Do you know of any works where profiling information/ static program
analysis is used as a heuristic to control code selection, i.e. the
(profiling) execution counts of particular code structures are
influencing the choice of instructions used to translate the source
code into assembler?
I want to leave the issue open how the execution counts are
gained. This might happen by translating the source code one into
machine code, perform profiling and than transform the profiling data
back into the source code. Or, as an alternative, a static program
analysis could be performed to extract information about the execution
frequency of the high-level code constructs.
I'm curious if you can imagine a case where this would make sense. I
assume that this must be a case for a trade-off where you produce
either slower and smaller code for the frequently executed code
sections or some specialized code that increases the code size but
leads to a shorted overall code execution time.
Regards,
Tim
> Do you know of any works where profiling information/ static program
> analysis is used as a heuristic to control code selection, i.e. the
> (profiling) execution counts of particular code structures are
> influencing the choice of instructions used to translate the source
> code into assembler?
>
This may be a little off-topic, but in this paper a technique is used
that uses profiling based basic block execution counts to guide the
generation of new instructions for extensible processor cores that
allow you to define your own application-specific instruction set
extensions:
Richard Bennett, Alastair Murray, Bjvrn Franke, and Nigel Topham.
Combining Source-to-Source Transformations and Processor Instruction Set
Extension for the Automated Design-Space Exploration of Embedded Systems.
Proceedings of ACM SIGPLAN/SIGBED 2007 Conference on Languages
Compilers, and Tools for Embedded Systems (LCTES 07), June 2007, San
Diego, USA.
Cheers,
Bjoern
I know of things done the other way, i.e. collect information at
execution time to modify generated code to be more optimal.
> I want to leave the issue open how the execution counts are
> gained. This might happen by translating the source code one into
> machine code, perform profiling and than transform the profiling data
> back into the source code. Or, as an alternative, a static program
HP's profile based optimization does something similar except that it
doesn't convert anything back to source code. It just generates a
profile which is used to improve execution speed at the next run.

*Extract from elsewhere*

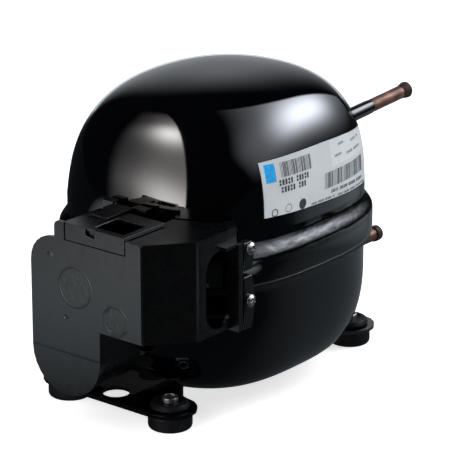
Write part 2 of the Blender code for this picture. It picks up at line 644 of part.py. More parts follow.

[This technique was disallowed when measuring performance of HP
systems for the SPEC benchmarks].
refer optimization level +O4 at:-
http://docs.hp.com/en/8/optimize.htm
> analysis could be performed to extract information about the execution
> frequency of the high-level code constructs.
This is analysis of the frequency of machine-code/3 address form which
can be extended to function/basic block level. Why would it matter
whether we are dealing with basic blocks composed of machine code or
source code?
> I'm curious if you can imagine a case where this would make sense. I
> assume that this must be a case for a trade-off where you produce
> either slower and smaller code for the frequently executed code
> sections or some specialized code that increases the code size but
> leads to a shorted overall code execution time.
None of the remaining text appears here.